SHORT TASK —
Lift out each line of the data that holds "part".
>> Begin DATA
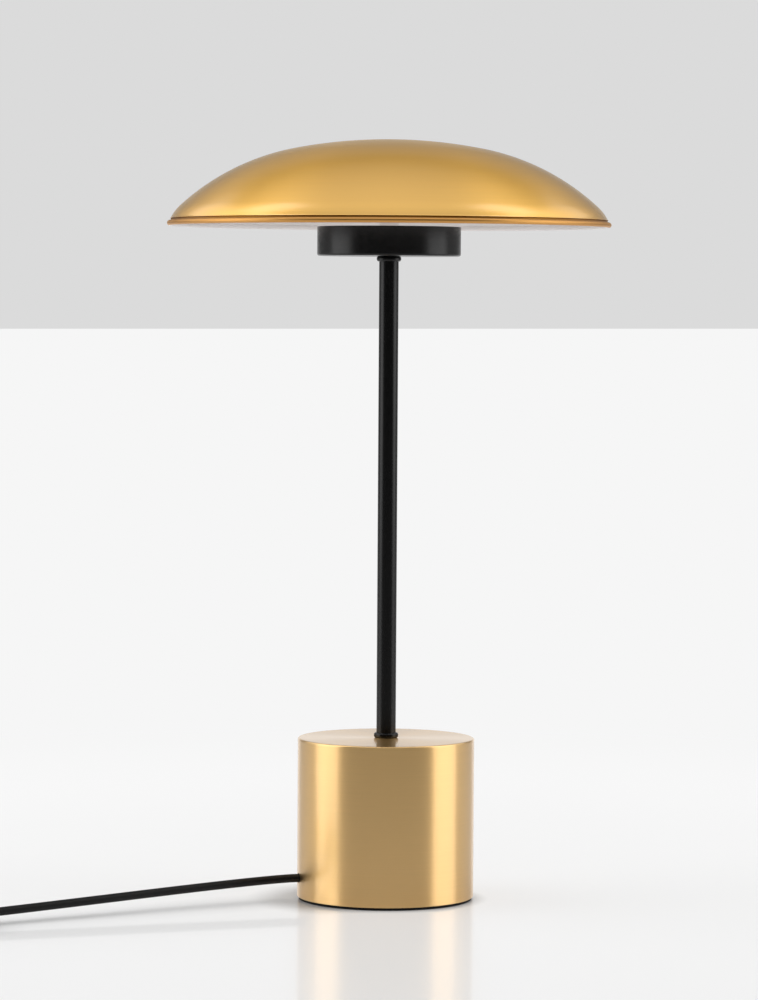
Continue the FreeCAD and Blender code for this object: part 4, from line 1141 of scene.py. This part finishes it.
# ------------------------------------------------------------------------------ base
@dataclass
class DrumBase:
    """Brass cup with the lead's hole and the bush behind it.

    Attributes:
        wall: Wall thickness.
        top: Thickness of the top.
        edge: Rounding of the top edge.
        heel: Rounding of the bottom edge.
        inner_round: Fillet inside the top.
        flat_end: From the outer face in to the last ring of points on the flat top.
        hole_r: Radius of the lead's hole.
        hole_band: Half the height of the strip of wall round the hole, in radii of the hole.
        bore: Radius of the rod's hole.
        exit_turn: Degrees from -X towards the front.
        exit_z: Height of the lead's way out.
        play: Gap between hole and bush.
        collar_r: Radius of the bush's collar behind the wall.
        collar_t: Thickness of that collar.
        collar_gap: Gap between it and the curved wall.
        collar_round: Rounding of its rear edge.
        sunk: How far the bush's mouth lies inside the outer face.
        rounding_step: Largest angle between two points on a rounded edge of the cup.
        segments: Steps round the axis.
        hole_segments: Steps round the hole.
        bush_segments: Steps round the bush.
    """

    wall: float = 1.5 * MM
    top: float = 2.5 * MM
    edge: float = 1.0 * MM
    heel: float = 0.4 * MM
    inner_round: float = 1.5 * MM
    flat_end: float = 4 * MM
    hole_r: float = 3.0 * MM
    hole_band: float = 1.5
    bore: float = 4.3 * MM
    exit_turn: float = 12.0
    exit_z: float = 12.6 * MM
    play: float = 0.1 * MM
    collar_r: float = 5.2 * MM
    collar_t: float = 2.0 * MM
    collar_gap: float = 0.35 * MM
    collar_round: float = 0.3 * MM
    sunk: float = 0.2 * MM
    rounding_step: float = math.radians(6)
    segments: int = 256
    hole_segments: int = 48
    bush_segments: int = 64

    def out(self, from_axis: float) -> Matrix:
        """Place on the lead's way out, with +Z pointing outwards.

        Args:
            from_axis: Distance from the lamp's axis.

        Returns:
            The placement.
        """
        turn = Matrix.Rotation(math.radians(180 + self.exit_turn), 4, "Z")
        shift = Matrix.Translation((from_axis, 0, self.exit_z))
        return turn @ shift @ Matrix.Rotation(math.pi / 2, 4, "Y")

    def shell(self) -> None:
        """The brass cup with the lead's hole cut through its wall."""
        r, z0, z1 = extent("base_shell")
        inner, under = r - self.wall, z1 - self.top
        band = self.hole_band * self.hole_r
        above, below = self.exit_z + band, self.exit_z - band
        outline = rounded_outline([
            (self.bore, z1, 0), (r - self.flat_end, z1, 0), (r, z1, self.edge), (r, above, 0),
            (r, below, 0), (r, z0, self.heel), (inner, z0, 0), (inner, below, 0),
            (inner, above, 0), (inner, under, self.inner_round), (self.bore, under, 0)],
            self.rounding_step)
        made = finished_object("base_drum", lathe(outline, self.segments), BRUSHED_BRASS)
        half = 2 * self.wall
        bar = lathe([(0, -half), (self.hole_r, -half), (self.hole_r, half), (0, half)],
                    self.hole_segments)
        bmesh.ops.transform(bar, matrix=self.out(r - self.wall / 2), verts=bar.verts)
        cut_away(made, finished_object("hole_cutter", bar, BRUSHED_BRASS))
        placed(made, LAMP, "brass_satin", "base_shell")

    def bush(self) -> None:
        """Black bush in the hole, with its collar behind the wall."""
        ring_r, cord_r = self.hole_r - self.play, Lead.diameter / 2
        front = -self.wall - self.collar_gap
        back = front - self.collar_t
        mesh = lathe(rounded_outline([
            (cord_r, -self.sunk, 0), (ring_r, -self.sunk, 0), (ring_r, front, 0),
            (self.collar_r, front, 0), (self.collar_r, back, self.collar_round),
            (cord_r, back, 0)]), self.bush_segments)
        bmesh.ops.transform(mesh, matrix=self.out(extent("base_shell")[0]), verts=mesh.verts)
        made = finished_object("lead_bush", mesh, BLACK_PLASTIC)
        placed(made, LAMP, "black_plastic", "cord_bush")

    def build(self) -> None:
        """Make the base."""
        self.shell()
        self.bush()


# ------------------------------------------------------------------------------ under the shade
@dataclass
class LightEngine:
    """Light side of the can: the opal diffuser that closes it and the phosphor on its chips.

    Attributes:
        rim_round: Rounding of the diffuser's outer edges.
        post_gap: Gap between the diffuser and the post.
        chip_count: Light emitting chips on the board.
        chip_ring: Radius of their ring.
        lens_r: Radius of the phosphor dome on each chip.
        lens_h: Height of that dome.
        lens_segments: Steps round a dome.
        segments: Steps round the axis.
    """

    rim_round: float = 0.3 * MM
    post_gap: float = 0.3 * MM
    chip_count: int = 24
    chip_ring: float = 27.0 * MM
    lens_r: float = 1.15 * MM
    lens_h: float = 0.35 * MM
    lens_segments: int = 24
    segments: int = 128

    def diffuser(self) -> None:
        """Opal ring that closes the can."""
        r, z0, z1 = extent("diffuser")
        hole = extent("centre_post")[0] + self.post_gap
        outline = rounded_outline([(hole, z1, 0), (r, z1, self.rim_round),
                                   (r, z0, self.rim_round), (hole, z0, 0)])
        made = finished_object("opal_ring", lathe(outline, self.segments), OPAL)
        placed(made, LAMP, "opal_acrylic", "diffuser")

    def lay_out_domes(self, tree: Tree, entry: Node) -> Socket:
        """Set a flattened ball on each point of a ring.

        Args:
            tree: The node group's tree.
            entry: Its input node.

        Returns:
            The balls.
        """
        ring = add(tree, "GeometryNodeMeshCircle", inputs={
            "Vertices": entry.outputs["Chips"], "Radius": entry.outputs["Ring radius"]})
        dome = add(tree, "GeometryNodeMeshUVSphere", inputs={
            "Segments": self.lens_segments, "Rings": self.lens_segments // 2, "Radius": 1.0})
        return add(tree, "GeometryNodeInstanceOnPoints", inputs={
            "Points": ring.outputs[0], "Instance": dome.outputs[0],
            "Scale": entry.outputs["Dome size"]}).outputs[0]

    def phosphor(self) -> None:
        """Small yellow domes on the chips, one to each."""
        place = (Matrix.Translation((0, 0, extent("led_chips")[2]))
                 @ Matrix.Rotation(math.pi / self.chip_count, 4, "Z"))
        made = grown("chip_phosphor", {
            "Chips": self.chip_count, "Ring radius": self.chip_ring,
            "Dome size": (self.lens_r, self.lens_r, self.lens_h)},
            PHOSPHOR, self.lay_out_domes, place)
        placed(made, LAMP, "led_phosphor")

    def build(self) -> None:
        """Make the pieces under the shade."""
        self.diffuser()
        self.phosphor()


# ------------------------------------------------------------------------------ switch and plug
@dataclass
class SwitchDetails:
    """Grip ridges on the rocker of the switch on the lead.

    Attributes:
        pivot: Middle of the rocker's pin.
        way: Direction of the lead through the switch, in radians from +X.
        tilt: Degrees that the rocker leans at rest.
        top: Height of the rocker's top above the pin at its middle.
        count: Ridges at each end.
        first: Distance of the first ridge from the middle.
        spacing: From ridge to ridge.
        ridge_r: Radius of a ridge.
        ridge_l: Length of a ridge.
        ridge_sides: Sides of a ridge's round section.
        sunk: How far a ridge's middle lies under the rocker's face.
    """

    pivot: Place = (-0.2486768, -0.1305265, 0.0104)
    way: float = math.atan2(-0.535692, -0.844413)
    tilt: float = 8.0
    top: float = 3.4 * MM
    count: int = 5
    first: float = 5.0 * MM
    spacing: float = 0.95 * MM
    ridge_r: float = 0.3 * MM
    ridge_l: float = 8.0 * MM
    ridge_sides: int = 20
    sunk: float = 0.12 * MM

    def lay_out_ridges(self, tree: Tree, entry: Node) -> Socket:
        """Lay bars on a row of points and on its mirror image.

        Args:
            tree: The node group's tree.
            entry: Its input node.

        Returns:
            The bars.
        """
        line = row(tree, entry, "Ridges")
        mirrored = add(tree, "GeometryNodeTransform", inputs={0: line, "Scale": (-1, 1, 1)})
        both = add(tree, "GeometryNodeJoinGeometry")
        for end in (line, mirrored.outputs[0]):
            tree.links.new(end, both.inputs[0])
        bar = add(tree, "GeometryNodeMeshCylinder", inputs={
            "Vertices": self.ridge_sides, "Radius": entry.outputs["Radius"],
            "Depth": entry.outputs["Length"]})
        laid = add(tree, "GeometryNodeTransform", inputs={
            0: bar.outputs[0], "Rotation": (math.pi / 2, 0, 0)})
        return add(tree, "GeometryNodeInstanceOnPoints", inputs={
            "Points": both.outputs[0], "Instance": laid.outputs[0]}).outputs[0]

    def ridges(self) -> None:
        """Fine ridges across both ends of the rocker."""
        slope = math.radians(self.tilt)
        place = (Matrix.Translation(self.pivot) @ Matrix.Rotation(self.way, 4, "Z")
                 @ Matrix.Rotation(-slope, 4, "Y"))
        made = grown("rocker_ridges", {
            "Ridges": self.count,
            "First": (self.first, 0.0, self.top + self.first * math.tan(slope) - self.sunk),
            "Step": (self.spacing * math.cos(slope), 0.0, self.spacing * math.sin(slope)),
            "Radius": self.ridge_r, "Length": self.ridge_l},
            BLACK_PLASTIC, self.lay_out_ridges, place)
        placed(made, ROCKER, "black_plastic")


@dataclass
class PlugDetails:
    """Ribs round the plug's tapered tail.

    Attributes:
        count: Number of ribs.
        tip_r: Tail's radius at its tip.
        root_r: Tail's radius at the plug.
        length: Length of the tail.
        first: Distance of the first rib from the tip.
        spacing: From rib to rib.
        rib_r: Radius of a rib's section.
        sunk: How far the middle of that section lies under the tail's surface.
        ring_steps: Steps round a rib.
        section_steps: Steps round its section.
    """

    count: int = 6
    tip_r: float = 3.0 * MM
    root_r: float = 4.8 * MM
    length: float = 22.0 * MM
    first: float = 2.5 * MM
    spacing: float = 3.0 * MM
    rib_r: float = 0.55 * MM
    sunk: float = 0.1 * MM
    ring_steps: int = 40
    section_steps: int = 16

    def lay_out_ribs(self, tree: Tree, entry: Node) -> Socket:
        """Sweep a round section along circles that grow from point to point.

        Args:
            tree: The node group's tree.
            entry: Its input node.

        Returns:
            The rings.
        """
        line = row(tree, entry, "Ribs")
        along = split(tree, add(tree, "GeometryNodeInputPosition").outputs[0])[2]
        size = maths(tree, "MULTIPLY_ADD", along, entry.outputs["Taper"],
                     entry.outputs["Tip radius"])
        circle = add(tree, "GeometryNodeCurvePrimitiveCircle", inputs={
            "Resolution": self.ring_steps, "Radius": 1.0})
        rings = add(tree, "GeometryNodeInstanceOnPoints", inputs={
            "Points": line, "Instance": circle.outputs[0], "Scale": size})
        plain = add(tree, "GeometryNodeRealizeInstances", inputs={0: rings.outputs[0]})
        section = add(tree, "GeometryNodeCurvePrimitiveCircle", inputs={
            "Resolution": self.section_steps, "Radius": entry.outputs["Rib radius"]})
        return add(tree, "GeometryNodeCurveToMesh", inputs={
            "Curve": plain.outputs[0], "Profile Curve": section.outputs[0]}).outputs[0]

    def ribs(self, tip: Place) -> None:
        """Rings that grow with the tail, from its tip to the plug.

        Args:
            tip: Where the lead goes into the tail.
        """
        place = Matrix.Translation(tip) @ Matrix.Rotation(-math.pi / 2, 4, "X")
        made = grown("plug_tail_ribs", {
            "Ribs": self.count, "First": (0.0, 0.0, self.first), "Step": (0.0, 0.0, self.spacing),
            "Taper": (self.root_r - self.tip_r) / self.length,
            "Tip radius": self.tip_r - self.sunk, "Rib radius": self.rib_r},
            BLACK_PLASTIC, self.lay_out_ribs, place)
        placed(made, LAMP, "black_plastic")


# ------------------------------------------------------------------------------ the other nodes
def dress_frame() -> None:
    """Give every node of the frame the finish of its slot."""
    for part in frame["record"]["subparts"]:
        node = frame["nodes"].get(part["node"])
        if node is None:
            continue
        finish = SLOT_FINISHES[part["material_slot"]]
        node.data.materials.clear()
        node.data.materials.append(finish.material())
        log.info("%s wears %s", part["node"], finish.name)


def main() -> None:
    """Build the studio and every sub-assembly in order."""
    logging.basicConfig(level=logging.INFO, format="%(name)s: %(message)s")
    Studio().build()
    lead = Lead()
    lead.build()
    dress_frame()
    Shade().build()
    StemAndCan().build()
    DrumBase().build()
    LightEngine().build()
    SwitchDetails().ridges()
    PlugDetails().ribs(lead.end_route[-1])


if __name__ == "__main__":
    main()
>> End DATA
REPLY —
Continue the FreeCAD and Blender code for this object: part 4, from line 1141 of scene.py. This part finishes it.
    for part in frame["record"]["subparts"]:
        node = frame["nodes"].get(part["node"])
        finish = SLOT_FINISHES[part["material_slot"]]
        log.info("%s wears %s", part["node"], finish.name)